How about UGA revisited?  That worked out well for the County, didn't it?  Ferndale is quoted in the Cascadia Weekly as spending $43,000 on that challenge, which I am sure, was equally matched in staff time at Whatcom County.  Add to that all the time of the Growth Management Hearings Board, and you have probably $150,000 of taxpayer funds spent on the issue that I warned them against in July 2010. 
I'm just not sure how we can Get Whatcom Planning again when we have Planning Commission hearings on limited topics, when long range planning means redoing work from the past, and when our leadership at the county doesn't understand the fundamentals behind state planning laws. 

Oh well.  Back to writing my legal brief to the Hearings Board on how the county is required under the State Environmental POLICY Act to conduct an environmental review for every land use ordinance that they pass.  Oops, they didn't do that when they passed Ordinance 2010-067.  


  1. Zoning is the way that the County's Comprehensive Plan gets implemented on the ground. Many of the key issues relating to the Rural Element -- setbacks from agricultural land, building sizes out in rural areas, increasing housing density on the shore of Lake Whatcom -- appear in the Zoning Code, not in the Comprehensive Plan.

    By cutting the Planning Commission off from these issues, the County couldn't make it any clearer that it views the Planning Commission hearing as a meaningless formality.
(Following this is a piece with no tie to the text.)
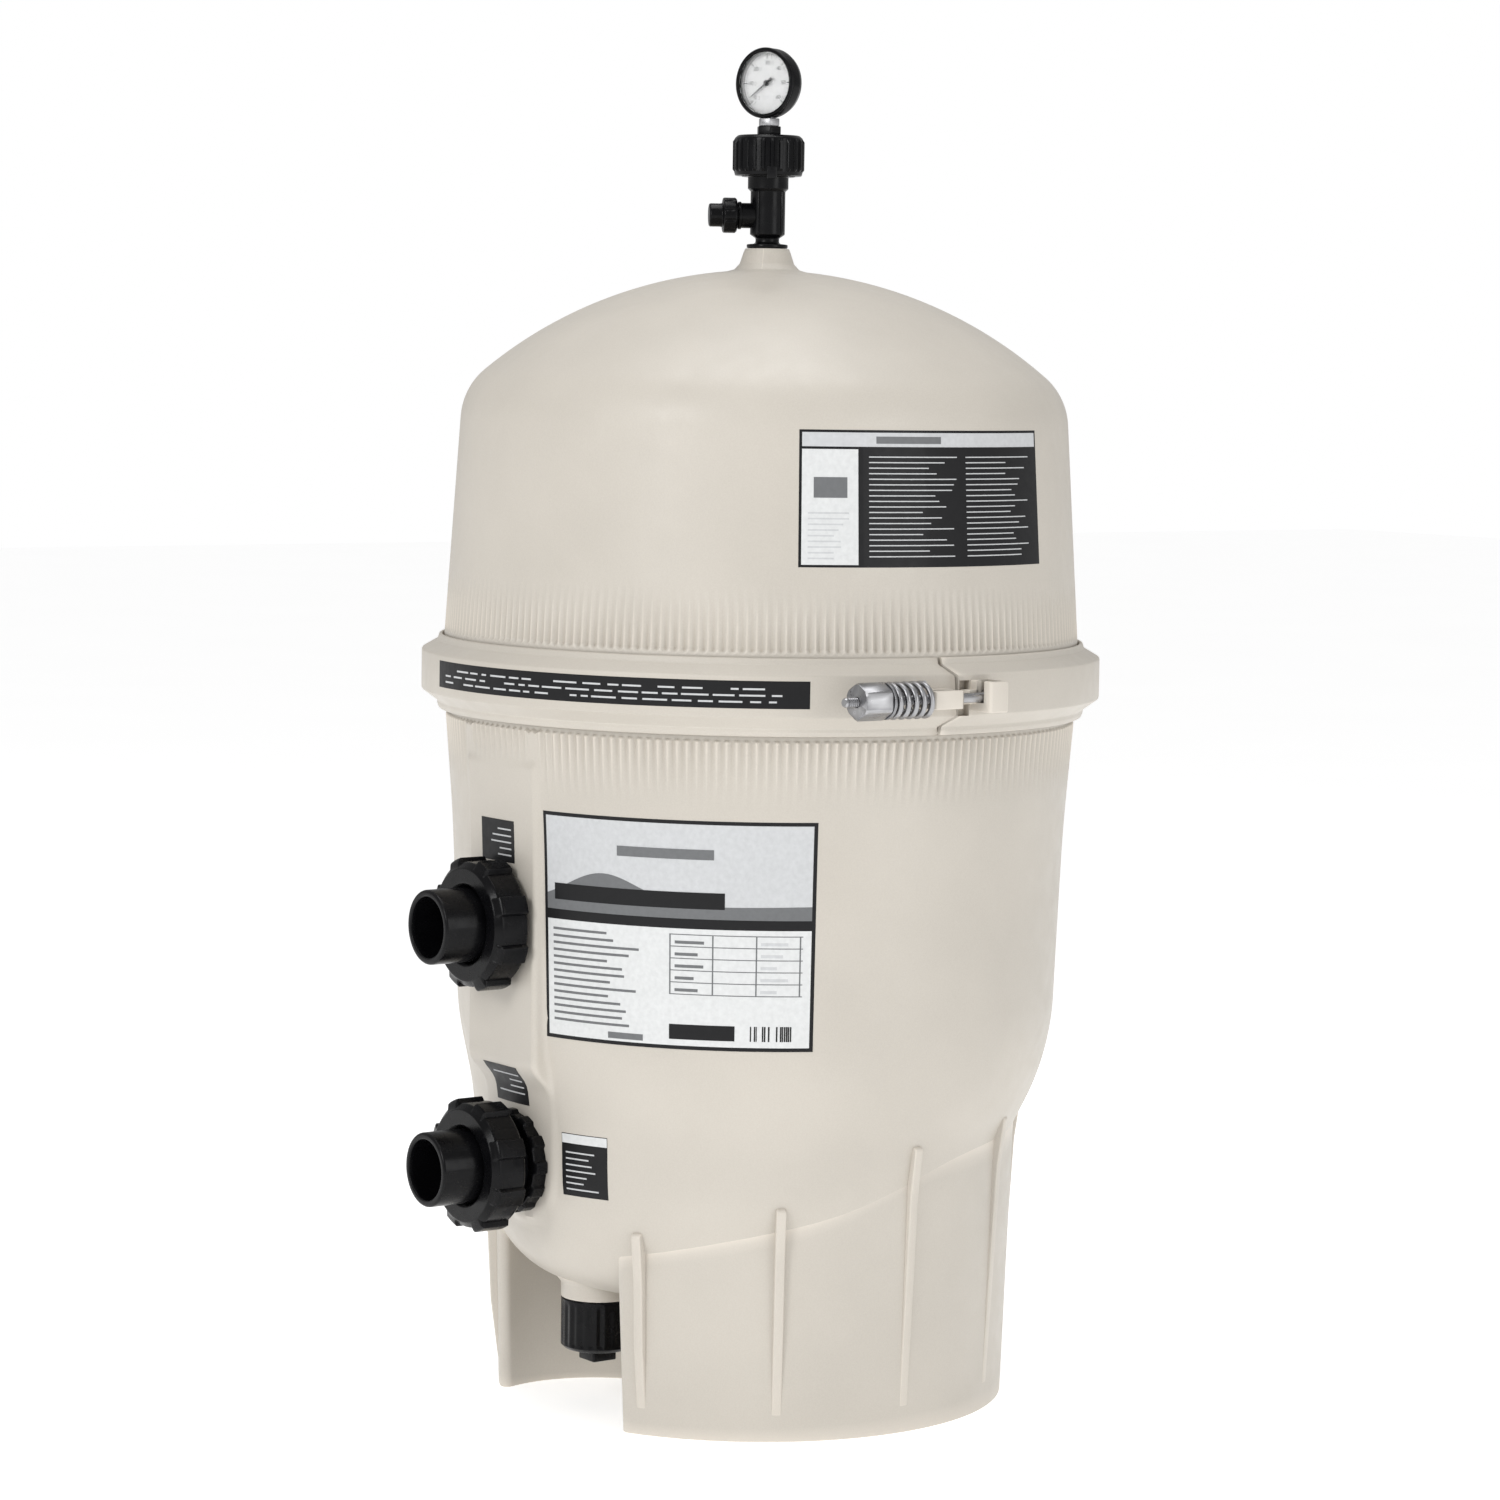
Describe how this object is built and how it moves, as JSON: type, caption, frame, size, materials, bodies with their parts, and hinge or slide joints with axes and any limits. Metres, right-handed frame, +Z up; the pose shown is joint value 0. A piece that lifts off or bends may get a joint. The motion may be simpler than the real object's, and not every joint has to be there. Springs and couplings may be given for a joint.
{
  "type": "cartridge filter housing",
  "caption": "Tall domed water filter tank in two shells with a hinged clamp ring, pleated cartridges, two side union ports, a drain and a gauge valve on top.",
  "frame": {"origin": "on the tank's axis, in the plane of the floor that the skirt stands on", "axes": "+Z up along the tank axis; both pipe ports point along -X; the clamp closes on the -Y side and hinges on the +Y side"},
  "size_m": [0.6077, 0.6089, 1.1199],
  "materials": {
    "almond_shell": "satin, lightly textured moulding",
    "black_pvc": "gloss",
    "zinc_steel": "zinc plated",
    "black_rubber": "matt",
    "filter_fabric": "spun polyester",
    "cartridge_blue": "satin",
    "dial_white": "printed",
    "gauge_glass": "clear",
    "label_print": "printed film"
  },
  "bodies": {
    "tank": {"tank_lower": "almond_shell", "base_skirt": "almond_shell", "tank_o_ring": "black_rubber", "clamp_hinge_pin": "zinc_steel", "inlet_bulkhead": "black_pvc", "inlet_gasket": "black_rubber", "inlet_lock_nut": "black_pvc", "inlet_union_o_ring": "black_rubber", "inlet_diffuser": "black_pvc", "outlet_bulkhead": "black_pvc", "outlet_gasket": "black_rubber", "outlet_lock_nut": "black_pvc", "outlet_union_o_ring": "black_rubber", "outlet_connector": "black_pvc", "bottom_manifold": "black_pvc", "top_manifold": "black_pvc", "air_bleed_tube": "black_pvc", "air_bleed_screen": "filter_fabric", "cartridge_1_media": "filter_fabric", "cartridge_1_core": "cartridge_blue", "cartridge_1_caps": "cartridge_blue", "cartridge_2_media": "filter_fabric", "cartridge_2_core": "cartridge_blue", "cartridge_2_caps": "cartridge_blue", "cartridge_3_media": "filter_fabric", "cartridge_3_core": "cartridge_blue", "cartridge_3_caps": "cartridge_blue", "cartridge_4_media": "filter_fabric", "cartridge_4_core": "cartridge_blue", "cartridge_4_caps": "cartridge_blue"},
    "lid": {"tank_lid": "almond_shell", "valve_body": "black_pvc", "valve_base_o_ring": "black_rubber"},
    "relief_stem": {"valve_stem": "black_pvc", "stem_o_ring": "black_rubber", "gauge_socket": "zinc_steel", "gauge_case": "black_pvc", "gauge_dial": "dial_white", "gauge_lens": "gauge_glass", "gauge_bezel": "black_pvc"},
    "lock_ring": {"lock_ring": "black_pvc"},
    "gauge_pointer": {"gauge_pointer": "black_pvc"},
    "vent_seal": {"vent_seal": "black_rubber"},
    "vent_cap": {"vent_cap": "black_pvc"},
    "inlet_tail": {"inlet_union_tail": "black_pvc"},
    "inlet_nut": {"inlet_union_nut": "black_pvc"},
    "outlet_tail": {"outlet_union_tail": "black_pvc"},
    "outlet_nut": {"outlet_union_nut": "black_pvc"},
    "drain_seal": {"drain_gasket": "black_rubber"},
    "drain_cap": {"drain_cap": "black_pvc"},
    "clamp_left": {"clamp_left": "almond_shell"},
    "clamp_right": {"clamp_right": "almond_shell"},
    "t_bolt": {"t_bolt": "zinc_steel", "clamp_spring": "zinc_steel"},
    "spring_washer": {"spring_washer": "zinc_steel"},
    "barrel_nut": {"barrel_nut": "zinc_steel"}
  },
  "joints": [
    {"name": "lid_lift", "type": "slide", "parent": "tank", "child": "lid", "axis": [0, 0, 1], "range_m": [0, 0.4]},
    {"name": "stem_rise", "type": "slide", "parent": "lid", "child": "relief_stem", "axis": [0, 0, 1], "range_m": [0, 0.006]},
    {"name": "lock_ring_turn", "type": "hinge", "parent": "relief_stem", "child": "lock_ring", "pos_m": [0, 0, 1.03], "axis": [0, 0, 1], "range_deg": [0, 90.5]},
    {"name": "gauge_pointer_sweep", "type": "hinge", "parent": "relief_stem", "child": "gauge_pointer", "pos_m": [0, 0, 1.0909], "axis": [0.9511, 0.309, 0], "range_deg": [0, 270], "stiffness_Nm_per_rad": 0.00002},
    {"name": "vent_seal_slide", "type": "slide", "parent": "lid", "child": "vent_seal", "axis": [-0.866, 0.5, 0], "range_m": [0, 0.0061]},
    {"name": "vent_cap_turn", "type": "hinge", "parent": "vent_seal", "child": "vent_cap", "pos_m": [0, 0, 0.982], "axis": [-0.866, 0.5, 0], "range_deg": [0, 1440]},
    {"name": "inlet_tail_slide", "type": "slide", "parent": "tank", "child": "inlet_tail", "axis": [-1, 0, 0], "range_m": [0, 0.0141]},
    {"name": "inlet_nut_turn", "type": "hinge", "parent": "inlet_tail", "child": "inlet_nut", "pos_m": [-0.275, 0, 0.4084], "axis": [-1, 0, 0], "range_deg": [0, 1260]},
    {"name": "outlet_tail_slide", "type": "slide", "parent": "tank", "child": "outlet_tail", "axis": [-1, 0, 0], "range_m": [0, 0.0141]},
    {"name": "outlet_nut_turn", "type": "hinge", "parent": "outlet_tail", "child": "outlet_nut", "pos_m": [-0.275, 0, 0.2125], "axis": [-1, 0, 0], "range_deg": [0, 1260]},
    {"name": "drain_seal_slide", "type": "slide", "parent": "tank", "child": "drain_seal", "axis": [0, 0, -1], "range_m": [0, 0.0121]},
    {"name": "drain_cap_turn", "type": "hinge", "parent": "drain_seal", "child": "drain_cap", "pos_m": [-0.1553, 0, 0.06], "axis": [0, 0, -1], "range_deg": [0, 1080]},
    {"name": "clamp_open", "type": "hinge", "parent": "tank", "child": "clamp_left", "pos_m": [0, 0.29, 0.6], "axis": [0, 0, -1], "range_deg": [0, 10]},
    {"name": "clamp_right_open", "type": "hinge", "parent": "tank", "child": "clamp_right", "pos_m": [0, 0.29, 0.6], "axis": [0, 0, 1], "range_deg": [0, 10.1]},
    {"name": "t_bolt_swing", "type": "hinge", "parent": "clamp_right", "child": "t_bolt", "pos_m": [0.0085, -0.295, 0.6034], "axis": [0, 1, 0], "range_deg": [0, 90.1]},
    {"name": "spring_washer_slide", "type": "slide", "parent": "t_bolt", "child": "spring_washer", "axis": [-1, 0, 0], "range_m": [0, 0.0121], "deforming": ["clamp_spring"]},
    {"name": "barrel_nut_turn", "type": "hinge", "parent": "spring_washer", "child": "barrel_nut", "pos_m": [-0.1, -0.295, 0.6034], "axis": [-1, 0, 0], "range_deg": [0, 3060]}
  ],
  "couplings": [
    {"joint": "lock_ring_turn", "follows": "stem_rise", "rad_per_m": 261.8},
    {"joint": "vent_seal_slide", "follows": "vent_cap_turn", "m_per_rad": 0.00023873},
    {"joint": "inlet_tail_slide", "follows": "inlet_nut_turn", "m_per_rad": 0.00063662},
    {"joint": "outlet_tail_slide", "follows": "outlet_nut_turn", "m_per_rad": 0.00063662},
    {"joint": "drain_seal_slide", "follows": "drain_cap_turn", "m_per_rad": 0.00063662},
    {"joint": "clamp_right_open", "follows": "clamp_open", "ratio": 1},
    {"joint": "t_bolt_swing", "follows": "clamp_open", "ratio": 9},
    {"joint": "spring_washer_slide", "follows": "barrel_nut_turn", "m_per_rad": 0.00022457}
  ]
}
Or that it begrudges every last bit of public participation and will only provide what it believes that it is absolutely required to do.

    I feel sorry for the Planning Commission. Imagine spending Monday from 1-6:00 in a "work session," and then spending the rest of the evening in a public hearing, when you aren't even allowed to address the most important issues.
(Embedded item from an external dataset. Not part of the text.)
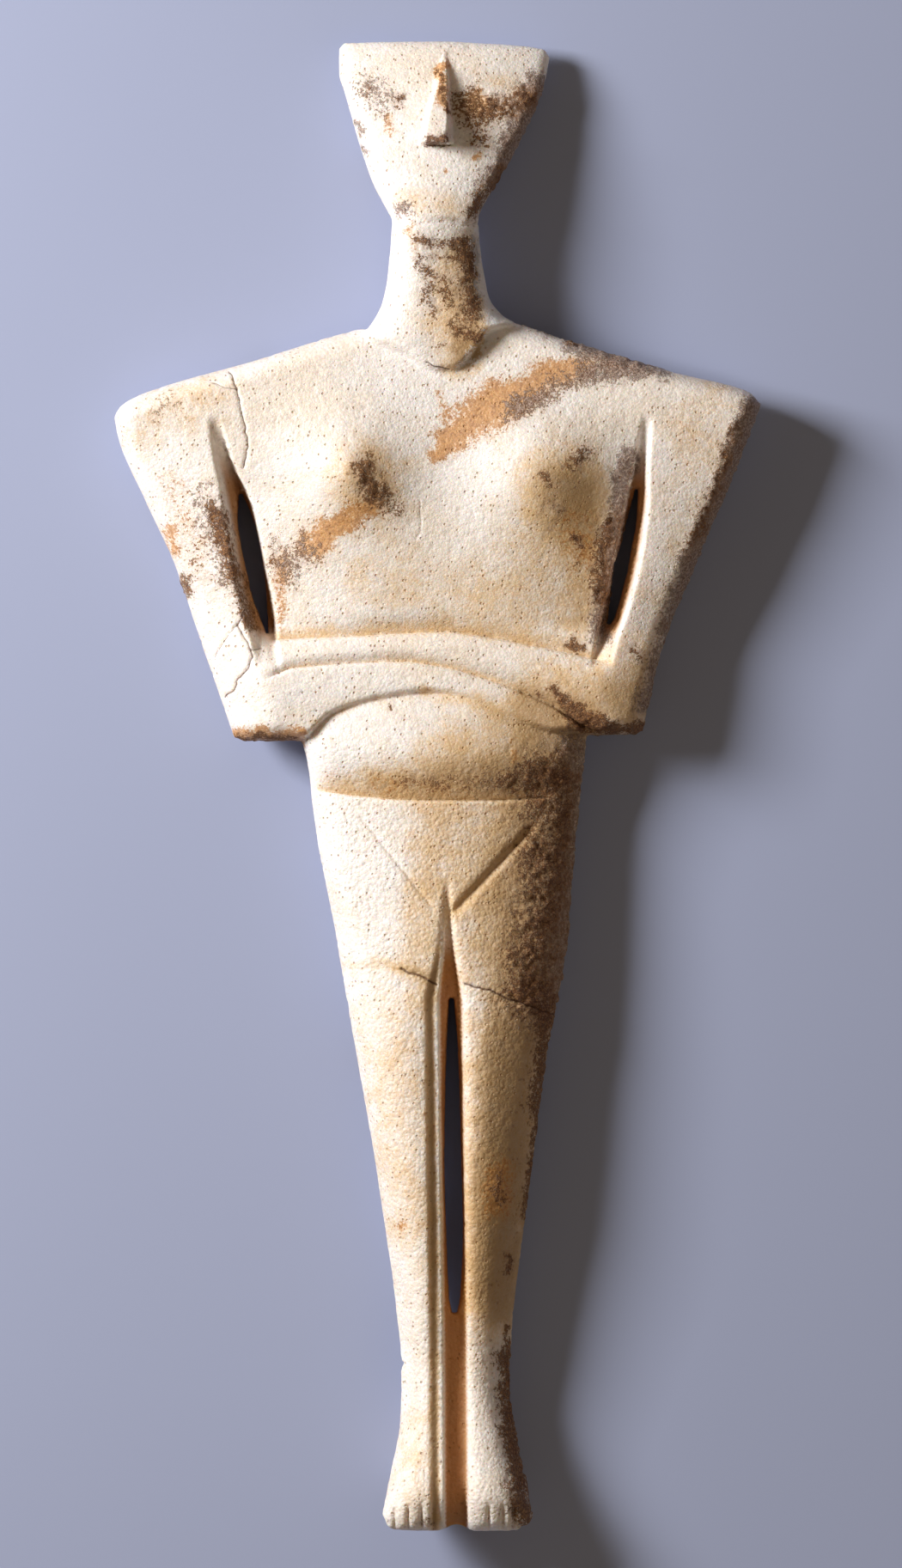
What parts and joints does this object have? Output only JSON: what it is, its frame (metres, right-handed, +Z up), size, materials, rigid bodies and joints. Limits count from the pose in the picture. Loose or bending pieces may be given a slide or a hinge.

    If the Planning Commission recommended changing any Comprehensive Plan policies (which it clearly isn't expected to do), the Zoning Code likely would have to be changed in order to make it consistent. There wouldn't be any Planning Commission recommendation about how to change the Zoning Code. How does that make sense?

  2. These latest twists to what is being called planning by my county is simply stunning. I feel they are trapped in some sort of crazy bubble.
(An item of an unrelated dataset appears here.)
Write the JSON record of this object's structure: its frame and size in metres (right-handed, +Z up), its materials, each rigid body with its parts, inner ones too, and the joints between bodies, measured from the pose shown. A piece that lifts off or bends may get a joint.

  3. But Jean, shouldn't you be giving the County credit for understanding that SEPA does not any provide environmental protection? In fact, they excel at ensuring that SEPA does not provide environmental protection.

    And they clearly have a policy they rely upon for SEPA review...all development, of any nature, results in "no net loss." Apparently, they can just feel it in their bones. Besides, most County development vests under prior environmental laws.
    If that is good enough for me, my buddy Jack Swanson and the County Hearing Examiner, why isnt it good enough for you?

    Wendy Harris

  4. Dan Mc: They are trapped in a crazy bubble, the burst housing bubble that they're desperately trying to reinflate through force of will. Talk about social engineering and employing government to poor purpose—the very thing these clods ran against.

    At least Tony had the presence of mind to note just how terrible the economic multipliers for home construction truly are. Now if he could only commit that knowledge to action.

  5. Wendy, David's the one with hopes and expectations for SEPA in the County -- this is his blog entry. I have noticed that he has a strange tendency to think that laws ought to be applied in Whatcom County the way they are in other parts of Washington. Or, should I say "in the parts of Washington that acknowledge that they're part of Washington, unlike Whatcom County."